Mangueira Palace: funcionava em bucólico sítio das mangueiras, no Pinheiro, um pouco além do Quartel do Vinte. Seu carro-chefe era Maristela, linda e delicada mignon, autêntico biscuit. (Págs. 100-101)

Minhas próprias lembranças

Não conheci os bordeis de Maceió. Eu era muito jovem, muito tímido, ou as duas coisas, à época. Os do Recife, nos anos 1960, sim, embora (como Humberto?) jamais tenha sido frequentador contumaz. 

A zona principal da capital pernambucana – mas, também, a pior –, naqueles anos, se localizava no bairro do Recife, hoje revitalizado. Com efeito, a Rua da Guia se tornou, em meu tempo de rapaz, quase um sinônimo de zona. Havia, também, concentrações de bares-bordeis na Rua do Rangel (bairro de Santo Antonio). Umas poucas vezes, saí com colegas, tarde da noite, do Jornal do Commercio, onde fui repórter político de 1967 a 1970, e fomos varar a madrugada na Rua do Rangel, que ficava próxima à redação do jornal. Em Boa Viagem, também havia bordeis. Lembro de um que ficava próximo ao mercado público daquele bairro. Fui lá, pelo menos, uma vez, com resultados amplamente compensadores.

Mas eu citei, lá em cima, Álvaro Batinga da Rocha Cavalcante. Sim, o célebre (para nós, pelo menos, seus sobrinhos-afins) Tio Álvaro, advogado, casado com Valentina de Araújo Pedrosa, foi um tipo extremo do homem da classe média alta alagoana dos anos 1950 -– não muito alta, eu diria: ele ganhava bem e gastava otimamente, de modo que seu patrimônio nunca foi expressivo. Brincalhão, atencioso e generoso conosco, Álvaro, segundo minha mãe, Stella, (irmã de Valentina) era bom filho, bom genro, bom amigo, bom cunhado. Só não era bom marido. Nem um pouco.

Mulherengo ao extremo, ele, simplesmente, ignorava a esposa. Dava a impressão de viver caçando parceiras sexuais. Traçava todas as mulheres que lhe cruzassem o caminho e estivessem dispostas a ceder aos seus encantos na cama, que deviam ser muitos. Foi com Tio Álvaro que aprendi os nomes e a localização das casas de recurso de Maceió, familiarizando-me, portanto, com a expressão relembrada no Sexta-feira 13. Mas, como disse, não as frequentei, nem ele sugeriu que o fizesse.

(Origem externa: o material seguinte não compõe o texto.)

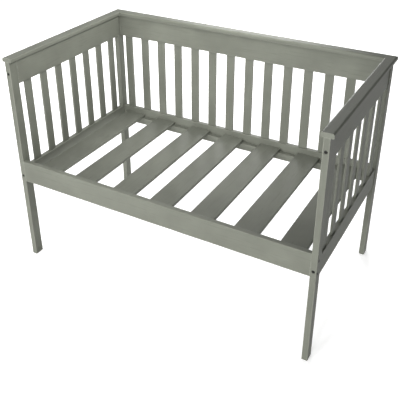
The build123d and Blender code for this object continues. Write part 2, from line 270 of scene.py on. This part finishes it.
def dress_pieces():
    """Gives each piece of the bed its material; every painted piece has its own grain."""
    slots = {part["node"]: part["material_slot"] for part in frame["record"]["subparts"]}
    fittings = {
        "bolt_steel": blackened_steel("bolt_steel"),
        "zinc_steel": zinc_steel("zinc_steel"),
        "dowel_beech": bare_beech("dowel_beech"),
    }
    for number, (node, piece) in enumerate(sorted(frame["nodes"].items())):
        if slots[node] in fittings:
            material = fittings[slots[node]]
        else:
            material = painted_wood(f"paint_{node}", *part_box(node), number)
        piece.data.materials.clear()
        piece.data.materials.append(material)


def add_floor():
    """A plain pale floor, wide enough to fill every view."""
    mesh = bpy.data.meshes.new("floor")
    signs = ((-1, -1), (1, -1), (1, 1), (-1, 1))
    corners = [(x * FLOOR_HALF, y * FLOOR_HALF, 0) for x, y in signs]
    mesh.from_pydata(corners, [], [(0, 1, 2, 3)])
    floor = bpy.data.objects.new("floor", mesh)
    bpy.context.scene.collection.objects.link(floor)
    n = Nodes("floor")
    cloud = n.noise(n.place(), scale=0.8, detail=3.0)
    tone = n.mix(cloud, *FLOOR)
    rough = n.spread(cloud, (0.3, 0.7), (0.75, 0.85))
    mesh.materials.append(n.finish(Base_Color=tone, Roughness=rough, Specular_IOR_Level=SOFT_SPECULAR,
                                   Emission_Color=WHITE, Emission_Strength=FLOOR_GLOW))


def add_panel(name, place, aim, width, height, watts):
    """A soft studio panel that shines from its place towards an aim, hidden from the camera."""
    data = bpy.data.lights.new(name, "AREA")
    data.shape = "RECTANGLE"
    data.size, data.size_y = width, height
    data.energy = watts
    light = bpy.data.objects.new(name, data)
    light.location = place
    light.rotation_euler = (Vector(aim) - Vector(place)).to_track_quat("-Z", "Y").to_euler()
    light.visible_camera = False
    bpy.context.scene.collection.objects.link(light)


def add_world():
    """A weak, even white light from all round."""
    world = bpy.data.worlds.new("studio")
    world.use_nodes = True
    background = world.node_tree.nodes["Background"]
    background.inputs["Color"].default_value = WHITE
    background.inputs["Strength"].default_value = WORLD_STRENGTH
    bpy.context.scene.world = world


add_camera()
dress_pieces()
add_floor()
for panel in PANELS:
    add_panel(*panel)
add_world()
bpy.context.scene.view_settings.view_transform = "Standard"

Em solteiro, Álvaro morava com a mãe, viúva, vizinho à casa na Avenida Moreira e Silva, 322, Farol, que viria a ser adquirida por minha avó materna Olga (excluída da usina Uruba, que havia pertencido ao seu marido precocemente morto Manoel Sebastião de Araújo Pedrosa). Quando soube que o casarão ao lado havia sido comprado, Álvaro passou a espalhar (assim ele o dizia, muitos anos depois, por amor à brincadeira, não acredito na veracidade da história) que a casa iria pertencer a uma senhora “dona de muitos recursos”.

Minha avó Olga, cujos "recursos", no sentido financeiro, estavam mais no passado que no presente, o adorava. Como, certamente, teria gostado de conhecer Humberto Gomes de Barros, que não era seu parente, mas também morava no Farol, na Avenida Fernandes Lima, algumas centenas de metros mais a Oeste.